FE simulation, analytical prediction, and experimentation of cutting force in longitudinal vibration-assisted milling (LVAM) during Ti-6Al-4 V cutting

Abstract

In longitudinal vibration-assisted milling (LVAM), the tool flute is retracted from the bottom of the machined surface along the axial/longitudinal direction. Nevertheless, there is still a limitation in the knowledge of LVAM during Ti-6Al-4 V cutting regarding the cutting forces pattern in analysis using finite element (FE) simulations and analytical prediction comparatively. This study developed an FE model of the cutting force using ABAQUS and a mathematical model of the cutting force using MATLAB. The FE model was developed based on the Johnson–Cook plastic deformation and the Johnson–Cook damage model. The analytical prediction was developed based on the fluctuated undeformed axial chip thickness and the influence of the longitudinal vibration on the undeformed chip thickness. According to this comparative study, the analytical prediction of the cutting force coded in MATLAB has remarkable similarity with the FE simulation model cutting force.

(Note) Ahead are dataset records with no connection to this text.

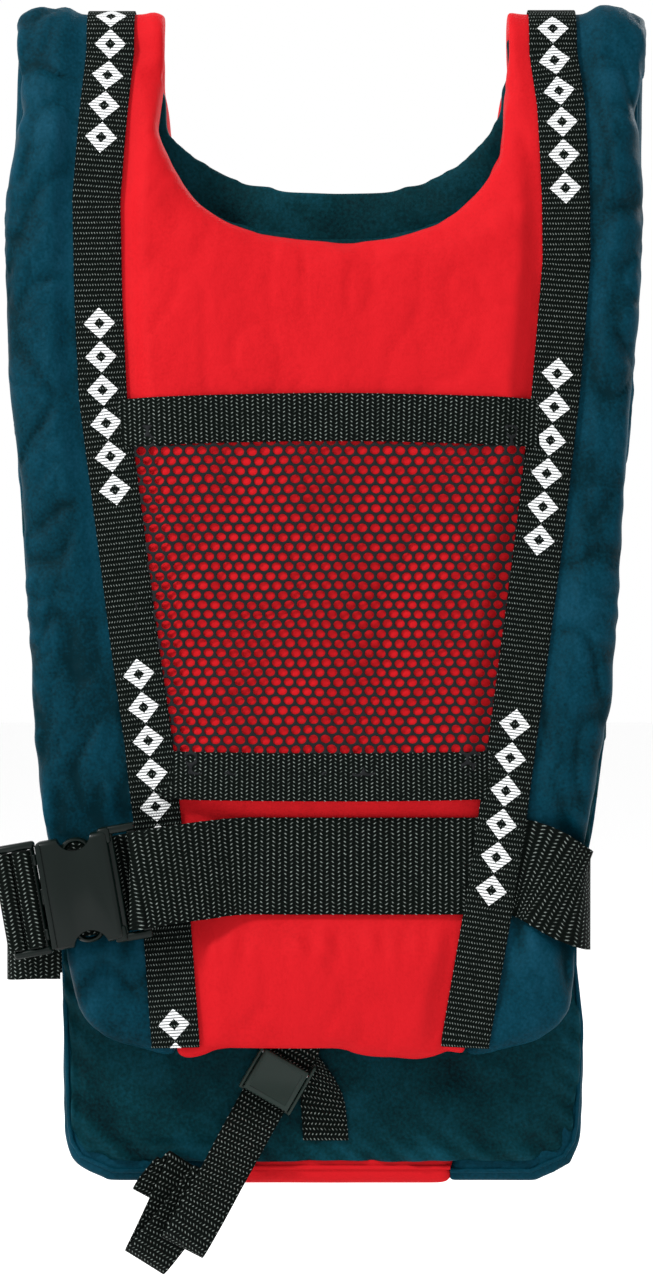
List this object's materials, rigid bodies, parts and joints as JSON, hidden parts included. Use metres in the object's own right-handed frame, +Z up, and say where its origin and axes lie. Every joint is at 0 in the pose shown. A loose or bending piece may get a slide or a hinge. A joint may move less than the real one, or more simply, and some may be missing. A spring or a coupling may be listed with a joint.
{
  "type": "foam buoyancy vest",
  "caption": "Pull-over foam buoyancy vest with red centre and navy sides, mesh pocket, webbing straps, waist belt with side-release buckle and crotch strap.",
  "frame": {"origin": "the inside of the shoulder fold, midway between the shoulders, where a hanger or the wearer's shoulders carry the vest", "axes": "+Z up along the vest's height, -Y out of the front panel, +X to the right as seen from the front"},
  "size_m": [0.337, 0.0883, 0.6621],
  "materials": {
    "foam": "matte",
    "red_nylon": "satin",
    "navy_nylon": "satin",
    "lining": "matte",
    "mesh": "matte",
    "webbing": "matte",
    "buckle_plastic": "satin",
    "steel": "satin"
  },
  "bodies": {
    "back": {"back_cover_centre": "red_nylon", "back_cover_left": "navy_nylon", "back_cover_right": "navy_nylon", "back_foam_centre": "foam", "back_foam_left": "foam", "back_foam_right": "foam", "back_lining": "lining", "back_shoulder_left": "navy_nylon", "back_shoulder_right": "navy_nylon", "back_strap_left": "webbing", "back_strap_right": "webbing", "belt_back": "webbing", "belt_keeper_left": "webbing", "belt_keeper_right": "webbing", "belt_side_left": "webbing", "belt_side_right": "webbing", "crotch_link": "webbing", "shoulder_ridge_left": "navy_nylon", "shoulder_ridge_right": "navy_nylon", "strap_ridge_left": "webbing", "strap_ridge_right": "webbing"},
    "front": {"belt_fold": "webbing", "belt_front": "webbing", "buckle_socket": "buckle_plastic", "cam_frame": "buckle_plastic", "cam_pin": "steel", "crotch_anchor": "webbing", "crotch_web": "webbing", "front_cover_centre": "red_nylon", "front_cover_left": "navy_nylon", "front_cover_right": "navy_nylon", "front_foam_centre": "foam", "front_foam_left": "foam", "front_foam_right": "foam", "front_lining": "lining", "front_shoulder_left": "navy_nylon", "front_shoulder_right": "navy_nylon", "front_strap_left": "webbing", "front_strap_right": "webbing", "pocket_band_bottom": "webbing", "pocket_band_top": "webbing", "pocket_mesh": "mesh", "strap_tail": "webbing"},
    "buckle_plug": {"buckle_plug": "buckle_plastic", "plug_webbing": "webbing"},
    "prong_upper": {"prong_upper": "buckle_plastic"},
    "prong_lower": {"prong_lower": "buckle_plastic"},
    "cam_lever": {"cam_lever": "buckle_plastic"}
  },
  "joints": [
    {"name": "shoulder_fold", "type": "hinge", "parent": "back", "child": "front", "pos_m": [0, 0, -0.004], "axis": [-1, 0, 0], "range_deg": [0, 20], "deforming": ["shoulder_ridge_left", "shoulder_ridge_right", "strap_ridge_left", "strap_ridge_right", "belt_side_left", "belt_side_right", "crotch_link"]},
    {"name": "buckle_release", "type": "slide", "parent": "front", "child": "buckle_plug", "axis": [-0.9848, 0, -0.1736], "range_m": [0, 0.036]},
    {"name": "prong_upper_flex", "type": "hinge", "parent": "buckle_plug", "child": "prong_upper", "pos_m": [-0.15136, -0.0435, -0.42614], "axis": [0, 1, 0], "range_deg": [0, 13]},
    {"name": "prong_lower_flex", "type": "hinge", "parent": "buckle_plug", "child": "prong_lower", "pos_m": [-0.14458, -0.0435, -0.46455], "axis": [0, -1, 0], "range_deg": [0, 13]},
    {"name": "cam_lift", "type": "hinge", "parent": "front", "child": "cam_lever", "pos_m": [-0.0215, -0.0042, -0.53607], "axis": [-0.866, 0, 0.5], "range_deg": [0, 75]}
  ],
  "couplings": [
    {"joint": "prong_upper_flex", "follows": "buckle_release", "rad_per_m": 6.1},
    {"joint": "prong_lower_flex", "follows": "buckle_release", "rad_per_m": 6.1}
  ]
}
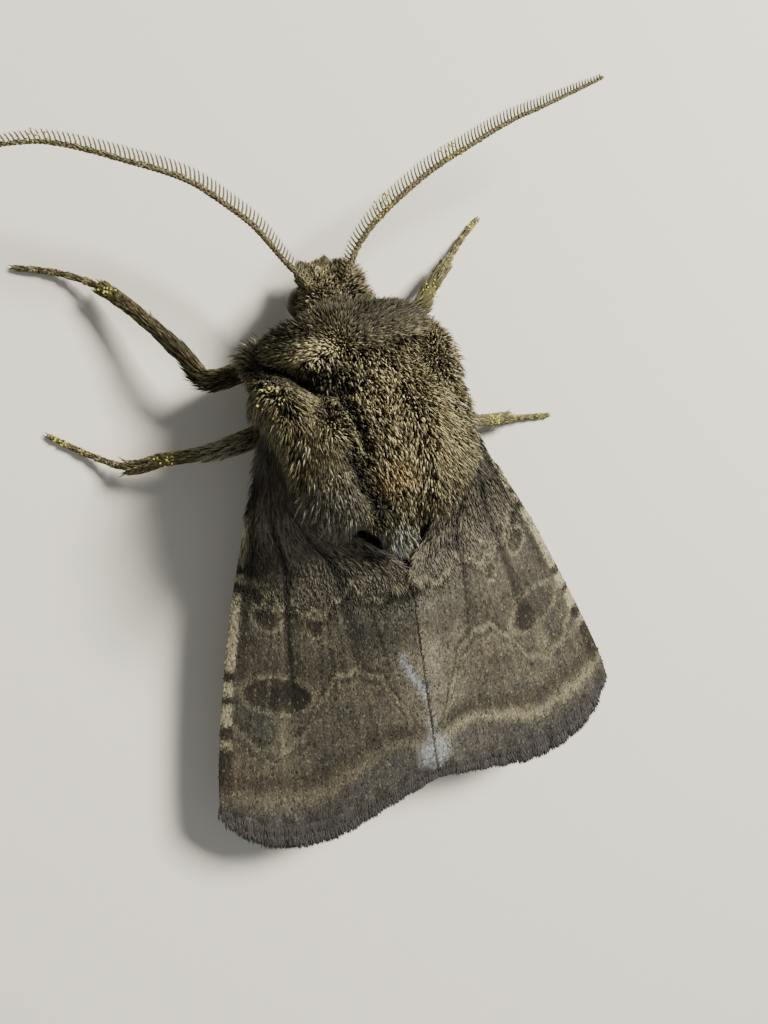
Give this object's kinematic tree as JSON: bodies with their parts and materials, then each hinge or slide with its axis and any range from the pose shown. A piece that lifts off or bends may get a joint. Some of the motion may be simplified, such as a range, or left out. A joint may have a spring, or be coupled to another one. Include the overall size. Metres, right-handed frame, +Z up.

The experimental cutting forces were also carried out to validate both the FE simulation model and the mathematical model. According to the comparison results in the LVAM, the FE simulation model has higher quantitative error than that in the mathematical model, with the highest error in the mathematical model being about 7.146% and the highest error in the numerical model being about 9.913%. In addition, a comparative study between LVAM and CM in terms of the experimental cutting temperature, machined surface morphology, and chip morphology was also carried out. In evidence, LVAM provides better machining performance than CM.

Appendix

 

Fig. 28

The undeformed axial chip thickness \(z\left(\phi \right)\) in LVAM

According to Eq. 10, the undeformed axial chip thickness \(z\left(\phi \right)\) can be derived from Eq. 16. Therefore, \(z\left({\phi }_{i}\right)= \frac{1}{-{\Gamma }_{\beta }}\left(-{\phi }_{i}+i{\phi }_{p}+{\phi }_{st}\right).\)

CASE 1:

In case 1, the undeformed axial chip thickness \(z\left(\phi \right)\) is clearly defined by \({z}_{1}\) according to Fig. 28. Therefore, Eq. 32 is the same as Eq. 17.

$${z}_{1}=z-{z}_{v}= \frac{1}{-{\Gamma }_{\beta }}\left(-{\phi }_{i}+i{\phi }_{p}+{\phi }_{st}\right)- {z}_{v}$$

(32)

CASE 2:

In case 2, the undeformed axial chip thickness \(z\left(\phi \right)\) is defined by \({z}_{2}\) according to Fig. 28. Therefore, Eq. 18 in this article can be derived as follows:

$${z}_{2}={A}_{d}-z-{z}_{v}={A}_{d}- \frac{1}{-{\Gamma }_{\beta }}\left(-{\phi }_{i}+i{\phi }_{p}+{\phi }_{st}\right)- {z}_{v}$$

(33)

where, \({{\phi }_{ex}-\phi }_{st}={\Gamma }_{\beta }\cdot {A}_{d}\), Eq. 33 becomes Eq. 36. And it is like Eq. 18 in this article.

$${z}_{2}={A}_{d}- \frac{1}{-{\Gamma }_{\beta }}\left(-{\phi }_{i}+i{\phi }_{p}+{\phi }_{ex}-{\Gamma }_{\beta }\cdot {A}_{d}\right)- {z}_{v}$$

(34)

$${z}_{2}={A}_{d}-(\frac{{\phi }_{i}}{{\Gamma }_{\beta }}-\frac{i{\phi }_{p}}{{\Gamma }_{\beta }}-\frac{{\phi }_{ex}}{{\Gamma }_{\beta }}+{A}_{d})- {z}_{v}$$

(35)

$${z}_{2}= \frac{1}{{\Gamma }_{\beta }}\left(-{\phi }_{i}+i{\phi }_{p}+{\phi }_{ex}\right)- {z}_{v}$$

(36)

where, \({z}_{v}\left(t\right)= \frac{{a}_{z}}{2}\cdot \mathrm{sin}\left(2\pi f.t\right)+\frac{{a}_{z}}{2}\). \(t= \frac{{\phi }_{i \bullet 60}}{2\pi {\omega }_{N}}\) by converting the time to immersion angle (\({\phi }_{i})\) which is in radian.

$${z}_{v}\left({\phi }_{i}\right)= \frac{{a}_{z}}{2}\cdot \mathrm{sin}\left(f\cdot \left(\frac{{\phi }_{i}\cdot 60}{{\omega }_{N}}\right)\right)+\frac{{a}_{z}}{2}$$

(37)